> **AIM OF THE TASK**: All of the data below must be repeated exactly.

--- begin DATA ---

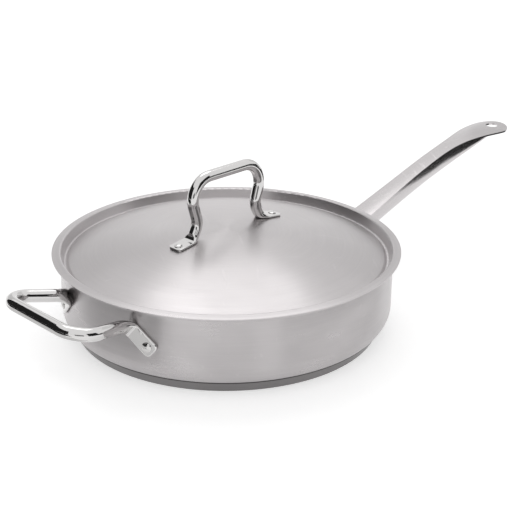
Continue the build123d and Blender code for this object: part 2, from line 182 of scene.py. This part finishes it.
# %% Soft box
box_elevation, box_distance = 64, 2.0
box_width, box_depth = 1.3, 0.9
box_power = 4.7
data = bpy.data.lights.new("soft_box", "AREA")
data.shape = "RECTANGLE"
data.size, data.size_y = box_width, box_depth
data.energy = box_power
soft_box = bpy.data.objects.new("soft_box", data)
soft_box.location = towards(camera_azimuth + 180, box_elevation, box_distance)
soft_box.rotation_mode = "QUATERNION"
soft_box.rotation_quaternion = soft_box.location.to_track_quat("Z", "Y")
scene.collection.objects.link(soft_box)
print("soft box", box_width, "by", box_depth, "m at", short(soft_box.location))

# %% [markdown]
# A screen is one upright edge that is spun part of the way round the pan. It is hidden from
# the camera, from soft light and from shadows, so it is there for the mirror images alone,
# and shows as exactly the grey that it is given. The two behind the pan are light greys,
# since the lid's flat edge and the top of the long handle look that way. The small dark one
# by the camera is what a photographer and a tripod would put into the near metal.


# %% Screen helpers
degrees_per_step = 6


def metal_only(thing):
    """Leaves a thing in mirror images alone."""
    thing.visible_camera = False
    thing.visible_diffuse = False
    thing.visible_shadow = False


def screen(name, start, end, distance, low, high, grey):
    """A wall round the pan between two turns, from one rise to another, in degrees."""
    mesh = bpy.data.meshes.new(name)
    shape = bmesh.new()
    ends = []
    for rise in (low, high):
        slant = distance / math.cos(math.radians(rise))
        ends.append(shape.verts.new(towards(start, rise, slant)))
    edge = shape.edges.new(ends)
    steps = round((end - start) / degrees_per_step)
    bmesh.ops.spin(shape, geom=ends + [edge], axis=(0, 0, 1), cent=(0, 0, 0),
                   angle=math.radians(end - start), steps=steps)
    shape.to_mesh(mesh)
    shape.free()
    thing = bpy.data.objects.new(name, mesh)
    scene.collection.objects.link(thing)
    material, _, shader = new_material(name)
    shader.inputs["Base Color"].default_value = (0, 0, 0, 1)
    shader.inputs["Specular IOR Level"].default_value = 0
    shader.inputs["Emission Color"].default_value = (grey, grey, grey, 1)
    shader.inputs["Emission Strength"].default_value = 1
    mesh.materials.append(material)
    metal_only(thing)
    print(name, "from", round(start, 1), "to", round(end, 1), "degrees, grey", grey)


# %% Screens
# Each row has a name, the turns at which the screen starts and ends, in degrees from the
# camera's own, its distance in metres, its lowest and highest rise in degrees, and its grey.
black, dark, light, lighter = 0.02, 0.2, 0.74, 0.80
camera_side, side, behind = 1.8, 1.9, 2.3
floor_edge = 0.1
screens = (
    ("left_screen", -128, -34, side, floor_edge, 42, black),
    ("right_screen", 34, 78, side, floor_edge, 36, black),
    ("low_screen", 78, 118, side, floor_edge, 12, black),
    ("back_right_screen", 128, 166, behind, 8, 34, lighter),
    ("back_left_screen", 194, 230, behind, 8, 34, light),
    ("camera_screen", -12, 18, camera_side, floor_edge, 16, dark),
)
for name, start, end, *shape_and_grey in screens:
    screen(name, camera_azimuth + start, camera_azimuth + end, *shape_and_grey)

# %% [markdown]
# The near side of the long handle faces down and to the right, and the outer rod of the
# helper handle looks to the left, so both mirror the floor there. A black sheet on the floor
# at each side gives them the broad dark bands that they have in the picture. Two small grey
# ones lie beside the helper handle, and tone down its rods and the near riveted end.


# %% Sheets on the floor
sheet_lift = 0.003


def floor_sheet(name, corner, far_corner, like_screen):
    """A sheet on the floor between two corners, in the grey of one of the screens."""
    bpy.ops.mesh.primitive_plane_add(size=1)
    sheet = bpy.context.object
    sheet.name = name
    (left, front), (right, rear) = corner, far_corner
    sheet.scale = (right - left, rear - front, 1)
    sheet.location = ((left + right) / 2, (front + rear) / 2, sheet_lift)
    sheet.data.materials.append(bpy.data.materials[like_screen])
    metal_only(sheet)
    print(name, "from", corner, "to", far_corner)


# Each row has a name, two opposite corners in metres, and the screen that has the same grey.
sheets = (
    ("right_sheet", (0.37, -1.0), (1.3, -0.07), "left_screen"),
    ("left_sheet", (-1.4, -0.1), (-0.32, 1.2), "left_screen"),
    # The two grey sheets are painted shade: they stand for the darker floor in the pan's shadow
    # beside the helper handle, as its rods and riveted end mirror it.
    ("grey_sheet", (-0.32, -0.03), (-0.17, 0.16), "back_left_screen"),
    ("end_sheet", (-0.26, -0.065), (-0.18, -0.03), "back_left_screen"),
)
for sheet_row in sheets:
    floor_sheet(*sheet_row)

# %% [markdown]
# ## The marks of the workshop
# Nothing on a used pan is one flat grey. A spun or polished surface keeps fine lines from
# the belt that finished it, a cloth leaves faint wiping marks, and hands leave hairlines.
# Each of these is one node group, made once and then set differently in each metal. The
# groups only give numbers that change over the surface: the shader stays in the material.


# %% Group helper
def new_group(name, inputs, outputs):
    """A node group with named sockets, and its nodes for what comes in and goes out."""
    group = bpy.data.node_groups.new(name, "ShaderNodeTree")
    for label, kind, value in inputs:
        socket = group.interface.new_socket(label, in_out="INPUT", socket_type="NodeSocket" + kind)
        if value is not None:
            socket.default_value = value
    for label, kind in outputs:
        group.interface.new_socket(label, in_out="OUTPUT", socket_type="NodeSocket" + kind)
    entry = group.nodes.new("NodeGroupInput")
    result = group.nodes.new("NodeGroupOutput")
    print("group", name, "gives", ", ".join(label for label, kind in outputs))
    return group, entry.outputs, result.inputs


# %% [markdown]
# Lines that run round the pan need to know how far a point is from the middle and which
# way it lies. The angle itself would jump at half a turn and leave a seam, so the group
# gives the direction as a short arrow, which has no seam. The height is added to the radius,
# because on an upright wall the height is all that changes from one line to the next.

# %% Round the pan
round_group, entry, result = new_group("round_the_pan", [], [
    ("Across", "Float"), ("Along", "Vector"), ("Radius", "Float"), ("Rise", "Float")])
place = round_group.nodes.new("ShaderNodeTexCoord")
parts = round_group.nodes.new("ShaderNodeSeparateXYZ")
flat = round_group.nodes.new("ShaderNodeCombineXYZ")
length = round_group.nodes.new("ShaderNodeVectorMath")
length.operation = "LENGTH"
arrow = round_group.nodes.new("ShaderNodeVectorMath")
arrow.operation = "NORMALIZE"
round_links = round_group.links
round_links.new(place.outputs["Object"], parts.inputs[0])
round_links.new(parts.outputs["X"], flat.inputs["X"])
round_links.new(parts.outputs["Y"], flat.inputs["Y"])
round_links.new(flat.outputs[0], length.inputs[0])
round_links.new(flat.outputs[0], arrow.inputs[0])
across = calculate(round_group, "ADD", length.outputs["Value"], parts.outputs["Z"])
round_links.new(across, result["Across"])
round_links.new(arrow.outputs["Vector"], result["Along"])
round_links.new(length.outputs["Value"], result["Radius"])
round_links.new(parts.outputs["Z"], result["Rise"])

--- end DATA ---

> **TASK RESPONSE**:
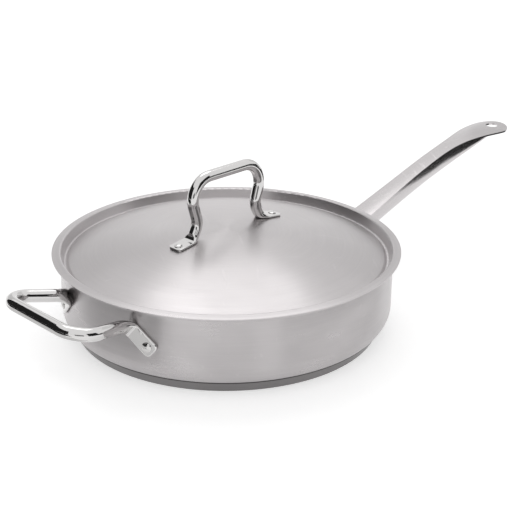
Continue the build123d and Blender code for this object: part 2, from line 182 of scene.py. This part finishes it.
# %% Soft box
box_elevation, box_distance = 64, 2.0
box_width, box_depth = 1.3, 0.9
box_power = 4.7
data = bpy.data.lights.new("soft_box", "AREA")
data.shape = "RECTANGLE"
data.size, data.size_y = box_width, box_depth
data.energy = box_power
soft_box = bpy.data.objects.new("soft_box", data)
soft_box.location = towards(camera_azimuth + 180, box_elevation, box_distance)
soft_box.rotation_mode = "QUATERNION"
soft_box.rotation_quaternion = soft_box.location.to_track_quat("Z", "Y")
scene.collection.objects.link(soft_box)
print("soft box", box_width, "by", box_depth, "m at", short(soft_box.location))

# %% [markdown]
# A screen is one upright edge that is spun part of the way round the pan. It is hidden from
# the camera, from soft light and from shadows, so it is there for the mirror images alone,
# and shows as exactly the grey that it is given. The two behind the pan are light greys,
# since the lid's flat edge and the top of the long handle look that way. The small dark one
# by the camera is what a photographer and a tripod would put into the near metal.


# %% Screen helpers
degrees_per_step = 6


def metal_only(thing):
    """Leaves a thing in mirror images alone."""
    thing.visible_camera = False
    thing.visible_diffuse = False
    thing.visible_shadow = False


def screen(name, start, end, distance, low, high, grey):
    """A wall round the pan between two turns, from one rise to another, in degrees."""
    mesh = bpy.data.meshes.new(name)
    shape = bmesh.new()
    ends = []
    for rise in (low, high):
        slant = distance / math.cos(math.radians(rise))
        ends.append(shape.verts.new(towards(start, rise, slant)))
    edge = shape.edges.new(ends)
    steps = round((end - start) / degrees_per_step)
    bmesh.ops.spin(shape, geom=ends + [edge], axis=(0, 0, 1), cent=(0, 0, 0),
                   angle=math.radians(end - start), steps=steps)
    shape.to_mesh(mesh)
    shape.free()
    thing = bpy.data.objects.new(name, mesh)
    scene.collection.objects.link(thing)
    material, _, shader = new_material(name)
    shader.inputs["Base Color"].default_value = (0, 0, 0, 1)
    shader.inputs["Specular IOR Level"].default_value = 0
    shader.inputs["Emission Color"].default_value = (grey, grey, grey, 1)
    shader.inputs["Emission Strength"].default_value = 1
    mesh.materials.append(material)
    metal_only(thing)
    print(name, "from", round(start, 1), "to", round(end, 1), "degrees, grey", grey)


# %% Screens
# Each row has a name, the turns at which the screen starts and ends, in degrees from the
# camera's own, its distance in metres, its lowest and highest rise in degrees, and its grey.
black, dark, light, lighter = 0.02, 0.2, 0.74, 0.80
camera_side, side, behind = 1.8, 1.9, 2.3
floor_edge = 0.1
screens = (
    ("left_screen", -128, -34, side, floor_edge, 42, black),
    ("right_screen", 34, 78, side, floor_edge, 36, black),
    ("low_screen", 78, 118, side, floor_edge, 12, black),
    ("back_right_screen", 128, 166, behind, 8, 34, lighter),
    ("back_left_screen", 194, 230, behind, 8, 34, light),
    ("camera_screen", -12, 18, camera_side, floor_edge, 16, dark),
)
for name, start, end, *shape_and_grey in screens:
    screen(name, camera_azimuth + start, camera_azimuth + end, *shape_and_grey)

# %% [markdown]
# The near side of the long handle faces down and to the right, and the outer rod of the
# helper handle looks to the left, so both mirror the floor there. A black sheet on the floor
# at each side gives them the broad dark bands that they have in the picture. Two small grey
# ones lie beside the helper handle, and tone down its rods and the near riveted end.


# %% Sheets on the floor
sheet_lift = 0.003


def floor_sheet(name, corner, far_corner, like_screen):
    """A sheet on the floor between two corners, in the grey of one of the screens."""
    bpy.ops.mesh.primitive_plane_add(size=1)
    sheet = bpy.context.object
    sheet.name = name
    (left, front), (right, rear) = corner, far_corner
    sheet.scale = (right - left, rear - front, 1)
    sheet.location = ((left + right) / 2, (front + rear) / 2, sheet_lift)
    sheet.data.materials.append(bpy.data.materials[like_screen])
    metal_only(sheet)
    print(name, "from", corner, "to", far_corner)


# Each row has a name, two opposite corners in metres, and the screen that has the same grey.
sheets = (
    ("right_sheet", (0.37, -1.0), (1.3, -0.07), "left_screen"),
    ("left_sheet", (-1.4, -0.1), (-0.32, 1.2), "left_screen"),
    # The two grey sheets are painted shade: they stand for the darker floor in the pan's shadow
    # beside the helper handle, as its rods and riveted end mirror it.
    ("grey_sheet", (-0.32, -0.03), (-0.17, 0.16), "back_left_screen"),
    ("end_sheet", (-0.26, -0.065), (-0.18, -0.03), "back_left_screen"),
)
for sheet_row in sheets:
    floor_sheet(*sheet_row)

# %% [markdown]
# ## The marks of the workshop
# Nothing on a used pan is one flat grey. A spun or polished surface keeps fine lines from
# the belt that finished it, a cloth leaves faint wiping marks, and hands leave hairlines.
# Each of these is one node group, made once and then set differently in each metal. The
# groups only give numbers that change over the surface: the shader stays in the material.


# %% Group helper
def new_group(name, inputs, outputs):
    """A node group with named sockets, and its nodes for what comes in and goes out."""
    group = bpy.data.node_groups.new(name, "ShaderNodeTree")
    for label, kind, value in inputs:
        socket = group.interface.new_socket(label, in_out="INPUT", socket_type="NodeSocket" + kind)
        if value is not None:
            socket.default_value = value
    for label, kind in outputs:
        group.interface.new_socket(label, in_out="OUTPUT", socket_type="NodeSocket" + kind)
    entry = group.nodes.new("NodeGroupInput")
    result = group.nodes.new("NodeGroupOutput")
    print("group", name, "gives", ", ".join(label for label, kind in outputs))
    return group, entry.outputs, result.inputs


# %% [markdown]
# Lines that run round the pan need to know how far a point is from the middle and which
# way it lies. The angle itself would jump at half a turn and leave a seam, so the group
# gives the direction as a short arrow, which has no seam. The height is added to the radius,
# because on an upright wall the height is all that changes from one line to the next.

# %% Round the pan
round_group, entry, result = new_group("round_the_pan", [], [
    ("Across", "Float"), ("Along", "Vector"), ("Radius", "Float"), ("Rise", "Float")])
place = round_group.nodes.new("ShaderNodeTexCoord")
parts = round_group.nodes.new("ShaderNodeSeparateXYZ")
flat = round_group.nodes.new("ShaderNodeCombineXYZ")
length = round_group.nodes.new("ShaderNodeVectorMath")
length.operation = "LENGTH"
arrow = round_group.nodes.new("ShaderNodeVectorMath")
arrow.operation = "NORMALIZE"
round_links = round_group.links
round_links.new(place.outputs["Object"], parts.inputs[0])
round_links.new(parts.outputs["X"], flat.inputs["X"])
round_links.new(parts.outputs["Y"], flat.inputs["Y"])
round_links.new(flat.outputs[0], length.inputs[0])
round_links.new(flat.outputs[0], arrow.inputs[0])
across = calculate(round_group, "ADD", length.outputs["Value"], parts.outputs["Z"])
round_links.new(across, result["Across"])
round_links.new(arrow.outputs["Vector"], result["Along"])
round_links.new(length.outputs["Value"], result["Radius"])
round_links.new(parts.outputs["Z"], result["Rise"])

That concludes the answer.